With this many choices, one might want to let the user customise the lists they use, and the complete list of words is only around 8MB uncompressed – not too costly. Unfortunately, it takes over a minute to process the word lists (on my laptop) and build the data structure we use to search them, too long to expect a user to wait, even if we only do it once. We instead ship pre-compiled versions of the data structures and load them at runtime. It would actually be quite a bit of effort to let the user choose, there’s building the data structures, making sure the client only pulls the necessary copies, loading the correct copies, making a settings UI etc. and the big app stores tell me users don’t want choice anyway – for now the user will just have to put up with the selection I’ve made.
Many simple “English” words have accents, but these are generally ignored when solving a crossword. How should an anagram solver handle these? The obvious solution is to simply ignore them. Unsurprisingly, I’m not a huge fan of giving answers that I know are incorrect, so I decided to keep a record of which words were stripped of accents and apostrophes so I could add them back in later. This does however mean there are a lot of words ending in
S which are there both with and without an apostrophe. At some point I might decide to only display one of the versions, but this will do for now.
Searching a word list
The simplest solution to checking a word list is to simply iterate through all the words and check if they match the criteria we have set, and realistically this is probably quick enough for most use cases. But this is far too boring and we’ll try something better. One might try sorting the letters in each word ahead of time, sorting the input and looking up the words where they match, but this doesn’t play nicely with blanks or with searching for patterns. Instead, we’ll use everyone’s favourite search method, depth-first search (DFS).

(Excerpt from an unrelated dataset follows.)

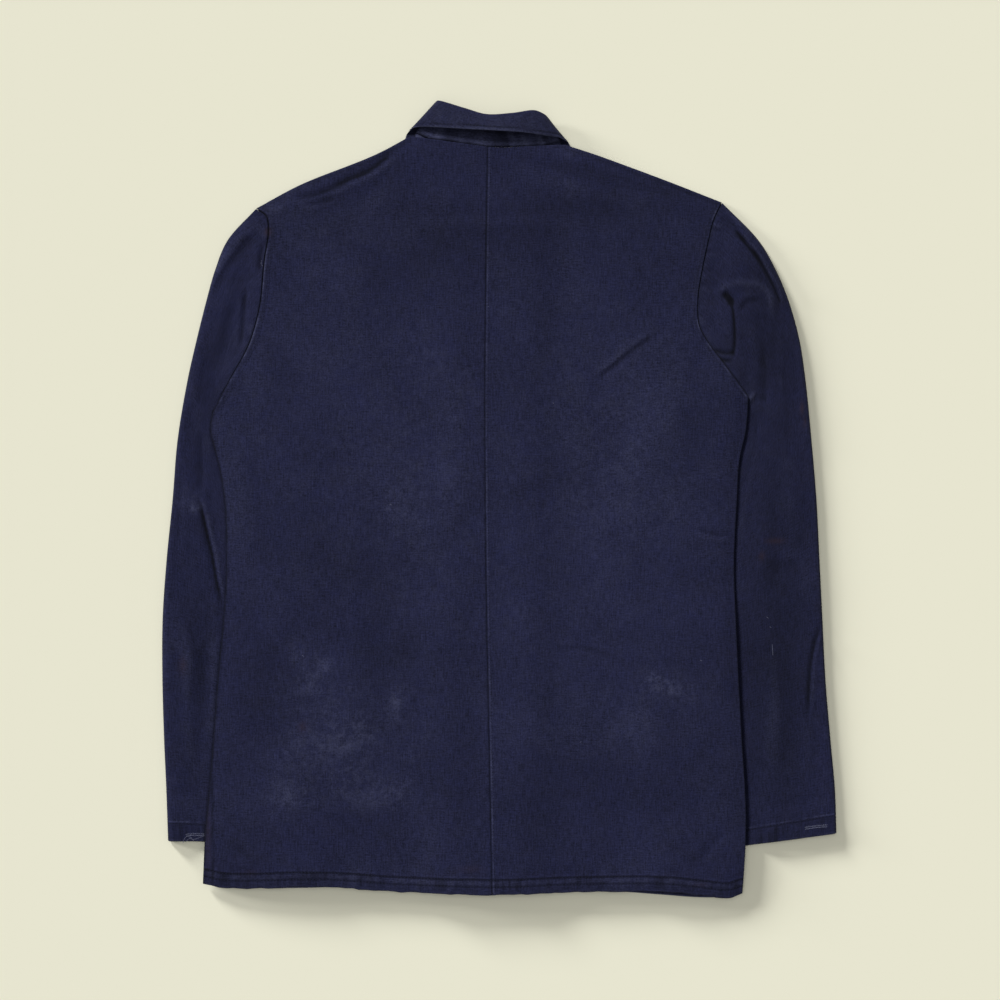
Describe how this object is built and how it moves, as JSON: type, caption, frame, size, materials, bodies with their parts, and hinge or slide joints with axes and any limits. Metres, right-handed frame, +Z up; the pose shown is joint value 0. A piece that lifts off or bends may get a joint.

To apply DFS to searching a list of words, we first need to view our list as some kind of tree structure. We’ll start with a root node with the empty string and at each step into the tree, we add a valid letter to our string, or a special terminating character to signify the end of a word. The words in our list are then the leaves of our tree. This now presents our first problem: How do we know the valid letters we can add at each stage? There are two options: either we explicitly build our tree structure ahead of time or we somehow jump around the list of words and work out the edges from a vertex when we reach that vertex.
Working out the edges from a vertex when we need them is certainly possible, but it isn’t particularly clean and doesn’t sound particularly performant either. On the other hand, building our tree structure ahead of time makes it quick and simple to implement a DFS, but the tree is going to be fairly large. We can a bit better than just using a tree: we can easily keep track of the edges we used to reach a given node and so we (mostly) only care about where we can go from this node. If we only had the (contradictory) words
RUN in our dictionary, we wouldn’t need to have separate nodes for
FU as in both cases we can only add the letter
N. This leads us to a Directed Acyclic Word Graph, a more efficient way of storing a list of words. As mentioned above, I stripped out the accent information when building the DAWG and so this needs to be added back in at some point going to want. Since there are multiple ways of reaching a single node, we can’t simply assign an ID to a node, but it isn’t hard to get round this. With a little bit of bookkeeping, we can keep track of the index of the node if we expanded the DAWG to a tree.
Although having implemented a DAWG and DFS, I didn’t particularly want to not use it, it is probably worth checking that this a reasonable approach. I cobbled together a quick benchmark on a list of 113,809 words which were already normalised into ASCII and checked how long it took to search for a few strings. Of course, these aren’t necessarily the kind of searches (hopefully no one is checking for anagrams of
STOP) one might make in the real-world, but they’ll do for this quick check. It seems that the DFS is quicker in most instances, but slows down considerably in words with blanks. In fact, it is quicker to check every word than to use the DFS when searching for
ALERT??? (where the character
? is a blank which matches all characters). The code iterating over all words does a quick check that the length of the word matches the length of the anagram and removing this means it takes increases the time taken to 4529192ns i.e. it makes a big difference. One disadvantage of the DAWG approach is that all the words are in the same DAWG and the code might spend a long time in the early few layers of the tree using the three blanks. In the actual website, I split the words into DAWGS based on the length of the word. This is really to make it easier to implement some of the other features later, but it should improve the speed of these searches as well.
|Letters||Number of solutions||Iterate over all words||Depth-first search|
||6||130543 ns||5696 ns|
||6||885194 ns||100567 ns|
||85||65202 ns||51927 ns|
||17||142090 ns||39108 ns|
||424||1519711 ns||2669077 ns|
- Web workers: Searching the DAWG takes milliseconds so we could probably get away with running it on the main thread, but the initialisation takes a little longer and very noticeably slows the page down. Instead, we will use a web worker to run the computations on a second thread, send the queries across to it and receive back the results.
- History API: We only need to use a single page for this simple app, but being able to navigate between the searches in the history is useful. It might also be useful to send someone a link with the fields already filled in.
- Service workers: For such a simple app, making it work offline is as simple as using a service worker to cache every resource and checking the cache when a resource is requested.
Although I hope that this app is simple enough to be “finished” at some point, I decided that it was worth getting the MVP out the door and leaving a few things on the roadmap.
- Store the DAWGs etc. as separate files which are passed into the WASM module.
- This might allow for some limited options on which words are included.
- Add more constraints such as subwords, superwords and contains.
- Add a convenient way to look up definitions, even if this is just a button to do a Google search for you.
- Work out why the PWA doesn’t work on iOS/Safari; it is just a little difficult without an iPhone and a Mac.